Since their entire justification is efficiency, R refuses to hide
primitives behind a generic function object.
Methods may be defined for most primitives, and corresponding metadata
objects will be created to store them.
Calls to the primitive still go directly to the C code, which will
sometimes check for applicable methods.
The definition of “sometimes” is that methods must have been
detected for the function in some package loaded in the session and
isS4(x)
is TRUE
for the first argument (or for the
second argument, in the case of binary operators).
You can test whether methods have been detected by calling
isGeneric
for the relevant function and you can examine
the generic function by calling getGeneric
, whether or
not methods have been detected.
For more on generic functions, see the first reference and also section 2 of R Internals.

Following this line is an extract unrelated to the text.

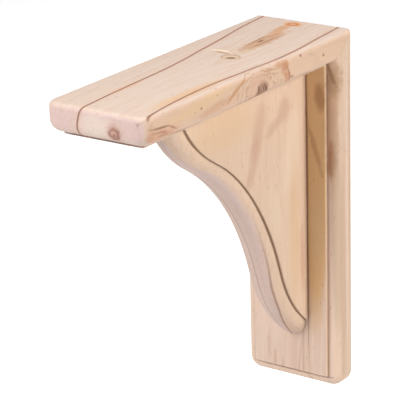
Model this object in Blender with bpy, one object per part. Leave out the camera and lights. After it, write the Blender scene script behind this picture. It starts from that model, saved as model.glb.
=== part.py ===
"""Wooden corbel bracket of three pieces, in metres with +Z up.

A moulded shelf board and a moulded wall plate meet in a mitre at the top of the wall, and an
ogee brace with a rounded front fills the corner between them. The wall is the plane y = 0,
the bracket stands out from it towards -Y, and the origin is the middle of the plate's back.
"""
from math import cos, pi, radians, sin

import bmesh
import bpy
from mathutils import Vector

# Overall sizes
WIDTH = 0.064               # board and plate, side to side
PROJECTION = 0.195          # wall to the front end of the board
HEIGHT = 0.213              # top of the board to the foot of the plate
BOARD_THICKNESS = 0.018
PLATE_THICKNESS = 0.018

# Edges of the board and the plate
OUTER_ROUND = 0.003         # arris of the top of the board and of the back of the plate
MOULD_RADIUS = 0.0070       # quarter-round cut along every moulded edge
EDGE_STEP = 0.0018          # drop from the moulded face to the quarter-round
FACE_CORNER = 0.0009        # radius at the two free corners of the moulded face

# Brace
BRACE_THICKNESS = 0.0224
BRACE_OFFSET = 0.0014       # the brace stands this far to the right of the middle
BRACE_DEPTH = 0.130         # along the underside of the board
BRACE_HEIGHT = 0.165        # down the front of the plate
BRACE_STEP = 0.0016         # drop from the side of the brace to its rounded front
BRACE_RIDGE = 0.0004        # flat left between the two quarter-rounds of the front

# Front curve of the brace: each span starts and ends at a slope in degrees below level, read
# towards the wall. Only the shares of the lengths count, as the curve is stretched to its box.
TOP_SLOPE = 67
HOLLOW_SLOPE = 31
SHANK_SLOPE = 70
TIP_SLOPE = 33
LIP_SHARE = 76              # radius of the swelling under the board
SWEEP_SHARE = 148           # radius of the hollow
SHANK_SHARE = 10            # length of the straight run
FOOT_SHARE = 90             # radius of the swelling at the foot

# Fit and fineness
GLUE_GAP = 0.0003           # between two pieces that touch
CORNER_STEPS = 9
ROUND_STEPS = 7
CURVE_STEPS = 54
END_OVERRUN = 0.02          # length of a blank past the joint before it is mitred
SHARP_ANGLE = 32

TOP = HEIGHT / 2


def clear_scene():
    """Removes whatever the file holds."""
    for item in list(bpy.data.objects):
        bpy.data.objects.remove(item, do_unlink=True)


def pine(name, colour, roughness):
    """Makes a plain Principled material for bare pine."""
    finish = bpy.data.materials.new(name)
    finish.use_nodes = True
    shader = finish.node_tree.nodes["Principled BSDF"]
    shader.inputs["Base Color"].default_value = (*colour, 1.0)
    shader.inputs["Roughness"].default_value = roughness
    shader.inputs["Metallic"].default_value = 0.0
    return finish


def arc(steps):
    """Yields angles over a quarter turn, both ends included."""
    for index in range(steps + 1):
        yield pi / 2 * index / steps


def stepped_round(step, radius, inset):
    """Gives (depth below the face, inset from the edge) down a step and round a quarter-round."""
    profile = [(0.0, inset)]
    for angle in arc(ROUND_STEPS):
        profile.append((step + radius * (1 - cos(angle)), inset - radius * sin(angle)))
    return profile


def rounded_edge(radius):
    """Gives (depth below the face, inset from the edge) along a plain rounded arris."""
    return [(radius * (1 - cos(angle)), radius * (1 - sin(angle))) for angle in arc(ROUND_STEPS)]


def loft(loops):
    """Skins closed loops of equal count, caps both ends and returns the bmesh."""
    shell = bmesh.new()
    rings = [[shell.verts.new(point) for point in loop] for loop in loops]
    count = len(rings[0])
    for lower, upper in zip(rings, rings[1:]):
        for index in range(count):
            following = (index + 1) % count
            shell.faces.new((lower[index], lower[following], upper[following], upper[index]))
    shell.faces.new(list(reversed(rings[0])))
    shell.faces.new(rings[-1])
    bmesh.ops.recalc_face_normals(shell, faces=shell.faces)
    return shell


def add_object(name, shell, finish):
    """Turns a bmesh into a named object with its faces out, its arrises sharp and its finish on."""
    bmesh.ops.recalc_face_normals(shell, faces=shell.faces)
    mesh = bpy.data.meshes.new(name)
    shell.to_mesh(mesh)
    shell.free()
    mesh.shade_smooth()
    mesh.set_sharp_from_angle(angle=radians(SHARP_ANGLE))
    mesh.materials.append(finish)
    item = bpy.data.objects.new(name, mesh)
    bpy.context.scene.collection.objects.link(item)
    return item


def blank_outline(length, inset):
    """Outlines a blank as (across, along): square past the joint, rounded at its free end."""
    half = WIDTH / 2 - inset
    end = length - inset
    radius = FACE_CORNER + MOULD_RADIUS - inset
    right = [(half - radius + radius * cos(angle), end - radius + radius * sin(angle))
             for angle in arc(CORNER_STEPS)]
    left = [(-across, along) for across, along in reversed(right)]
    return [(half, -END_OVERRUN)] + right + left + [(-half, -END_OVERRUN)]


def blank_loops(length, thickness):
    """Gives the loops of a blank as (across, along, depth below its outer face)."""
    levels = rounded_edge(OUTER_ROUND)
    moulding = stepped_round(EDGE_STEP, MOULD_RADIUS, MOULD_RADIUS)
    levels += [(thickness - depth, inset) for depth, inset in reversed(moulding)]
    return [[(across, along, depth) for across, along in blank_outline(length, inset)]
            for depth, inset in levels]


def mitre(shell, keep_side):
    """Cuts a blank on the plane from the top of the wall to the inner corner, and closes it."""
    inner = Vector((0, -PLATE_THICKNESS, TOP - BOARD_THICKNESS))
    outer = Vector((0, 0, TOP))
    across = Vector((1, 0, 0)).cross(outer - inner).normalized()
    if across.dot(keep_side) > 0:
        across.negate()
    cut = bmesh.ops.bisect_plane(
        shell, geom=shell.verts[:] + shell.edges[:] + shell.faces[:],
        plane_co=outer - across * GLUE_GAP / 2, plane_no=across, clear_outer=True)
    rim = [item for item in cut["geom_cut"] if isinstance(item, bmesh.types.BMEdge)]
    bmesh.ops.contextual_create(shell, geom=rim)


def top_board(finish):
    """Lays the shelf board along -Y with its moulded face down."""
    loops = [[(across, -along, TOP - depth) for across, along, depth in loop]
             for loop in blank_loops(PROJECTION, BOARD_THICKNESS)]
    shell = loft(loops)
    mitre(shell, Vector((0, -1, 0)))
    return add_object("top_board", shell, finish)


def back_plate(finish):
    """Stands the wall plate along -Z with its moulded face to the front."""
    loops = [[(across, -depth, TOP - along) for across, along, depth in loop]
             for loop in blank_loops(HEIGHT, PLATE_THICKNESS)]
    shell = loft(loops)
    mitre(shell, Vector((0, 0, -1)))
    return add_object("back_plate", shell, finish)


def ogee_spans():
    """Draws the front curve with arcs: a list of (point, slope in radians), from the board down."""
    place = Vector((0.0, 0.0))
    drawn = [(place.copy(), radians(TOP_SLOPE))]
    spans = ((TOP_SLOPE, HOLLOW_SLOPE, LIP_SHARE), (HOLLOW_SLOPE, SHANK_SLOPE, SWEEP_SHARE),
             (SHANK_SLOPE, SHANK_SLOPE, SHANK_SHARE), (SHANK_SLOPE, TIP_SLOPE, FOOT_SHARE))
    for start, end, share in spans:
        first = radians(start)
        turn = radians(end - start)
        length = share * abs(turn) if turn else share
        for index in range(1, CURVE_STEPS + 1):
            slope = first + turn * (index - 0.5) / CURVE_STEPS
            place = place + Vector((cos(slope), -sin(slope))) * length / CURVE_STEPS
            drawn.append((place.copy(), first + turn * index / CURVE_STEPS))
    return drawn


def ogee_line(inset):
    """Gives the front curve as (y, z) points, moved into the wood by the inset and trimmed.

    The curve starts on the top edge of the brace and ends on its rear edge.
    """
    rear = -PLATE_THICKNESS - GLUE_GAP
    top = TOP - BOARD_THICKNESS - GLUE_GAP
    drawn = ogee_spans()
    reach, drop = drawn[-1][0]
    stretch = Vector((BRACE_DEPTH / reach, BRACE_HEIGHT / -drop))
    line = []
    for place, slope in drawn:
        heading = Vector((cos(slope) * stretch.x, -sin(slope) * stretch.y)).normalized()
        inward = Vector((-heading.y, heading.x))
        point = Vector((rear - BRACE_DEPTH + place.x * stretch.x, top + place.y * stretch.y))
        line.append(point + inward * inset)
    line = trimmed(line, 1, top)
    line = trimmed(line[::-1], 0, rear)[::-1]
    return even_points(line)


def trimmed(line, axis, limit):
    """Cuts off the start of a line down to where it crosses the limit, running on if it is short."""
    index = 1
    while line[index][axis] > limit:
        index += 1
    share = (limit - line[index][axis]) / (line[index - 1][axis] - line[index][axis])
    return [line[index].lerp(line[index - 1], share)] + line[index:]


def even_points(line):
    """Sets a fixed number of points at even distances along a line."""
    lengths = [0.0]
    for before, after in zip(line, line[1:]):
        lengths.append(lengths[-1] + (after - before).length)
    points = []
    index = 1
    for step in range(CURVE_STEPS + 1):
        target = lengths[-1] * step / CURVE_STEPS
        while index < len(line) - 1 and lengths[index] < target:
            index += 1
        share = (target - lengths[index - 1]) / (lengths[index] - lengths[index - 1])
        points.append(line[index - 1].lerp(line[index], share))
    return points


def brace(finish):
    """Makes the brace: one outline carried from side to side, inset towards its two sides."""
    corner = Vector((-PLATE_THICKNESS - GLUE_GAP, TOP - BOARD_THICKNESS - GLUE_GAP))
    half = BRACE_THICKNESS / 2
    radius = half - BRACE_STEP - BRACE_RIDGE / 2
    profile = stepped_round(BRACE_STEP, radius, radius)
    levels = [(half - depth, inset) for depth, inset in profile]
    levels += [(depth - half, inset) for depth, inset in reversed(profile)]
    loops = [[(BRACE_OFFSET + across, place.x, place.y) for place in [corner] + ogee_line(inset)]
             for across, inset in levels]
    return add_object("brace", loft(loops), finish)


def main():
    """Builds the bracket."""
    clear_scene()
    top_board(pine("board_pine", (0.80, 0.66, 0.54), 0.62))
    back_plate(pine("plate_pine", (0.77, 0.61, 0.48), 0.62))
    brace(pine("brace_pine", (0.76, 0.59, 0.44), 0.62))


main()
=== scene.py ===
"""Wooden corbel bracket in bare pine: a moulded shelf board, a moulded wall plate and an ogee brace.

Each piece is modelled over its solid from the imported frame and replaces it. The wall is the
plane y = 0, the bracket stands out towards -Y, and +Z is up. Patterns are worked out in
millimetres from Object coordinates, so a growth ring runs on from one face of a piece to the next.
Colours are given as they look on a screen, 0 to 255.
"""

import logging
import math
from collections.abc import Callable, Iterator, Sequence
from contextlib import contextmanager
from dataclasses import dataclass, field
from enum import Enum
from functools import reduce

import bmesh
import bpy
from mathutils import Matrix, Vector


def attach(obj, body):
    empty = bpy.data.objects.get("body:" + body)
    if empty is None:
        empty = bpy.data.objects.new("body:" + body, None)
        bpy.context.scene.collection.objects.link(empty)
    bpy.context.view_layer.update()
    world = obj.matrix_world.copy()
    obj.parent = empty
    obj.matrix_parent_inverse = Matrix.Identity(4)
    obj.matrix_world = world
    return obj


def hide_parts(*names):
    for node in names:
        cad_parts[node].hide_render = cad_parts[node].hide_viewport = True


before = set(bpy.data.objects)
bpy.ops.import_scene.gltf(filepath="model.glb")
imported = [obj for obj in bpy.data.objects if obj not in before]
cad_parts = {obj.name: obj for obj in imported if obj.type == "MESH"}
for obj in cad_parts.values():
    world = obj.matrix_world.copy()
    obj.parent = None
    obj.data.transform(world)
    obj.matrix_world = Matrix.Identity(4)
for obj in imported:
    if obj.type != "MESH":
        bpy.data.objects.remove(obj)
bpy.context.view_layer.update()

LOG = logging.getLogger("corbel")
MM = 0.001
TOP = 0.1065                        # height of the board's plain face
NEAR = MM / 50                      # places closer than this are one and the same
MERGE = 0.000002                    # points closer than this are joined
FACE_ANGLE = math.radians(30)       # faces that meet more sharply keep their arris in the shading
DOWNWARDS = -0.9                    # how far down the normal of a face points that looks down
EASE_ANGLE = math.radians(40)       # arrises flatter than this aren't eased
RECESS = "recess_shade"                   # mesh layer with the shade at the foot of each step
RECESS_FOLD = math.radians(25)      # how sharply two faces meet there at the least
RECESS_SPREAD = 0.003               # how far the shade reaches
RECESS_STRIDE = 0.0014              # edges longer than this don't carry it on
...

All method definitions are stored as objects from the
MethodDefinition
class.
Like the class of generic functions, this class extends ordinary R
functions with some additional slots: "generic"
, containing the
name and package of the generic function, and two signature slots,
"defined"
and "target"
, the first being the signature supplied when
the method was defined by a call to setMethod
.
The "target"
slot starts off equal to the "defined"
slot. When an inherited method is cached after being selected, as
described above, a copy is made with the appropriate "target"
signature.
Output from showMethods
, for example, includes both
signatures.
Method definitions are required to have the same formal arguments as the generic function, since the method dispatch mechanism does not rematch arguments, for reasons of both efficiency and consistency.
Chambers, John M. (2008) Software for Data Analysis: Programming with R Springer. (For the R version: see section 10.6 for method selection and section 10.5 for generic functions).
Chambers, John M. (1998) Programming with Data Springer (For the original S4 version.)
For more specific information, see
setGeneric
, setMethod
, and
setClass
.
For the use of ... in methods, see dotsMethods.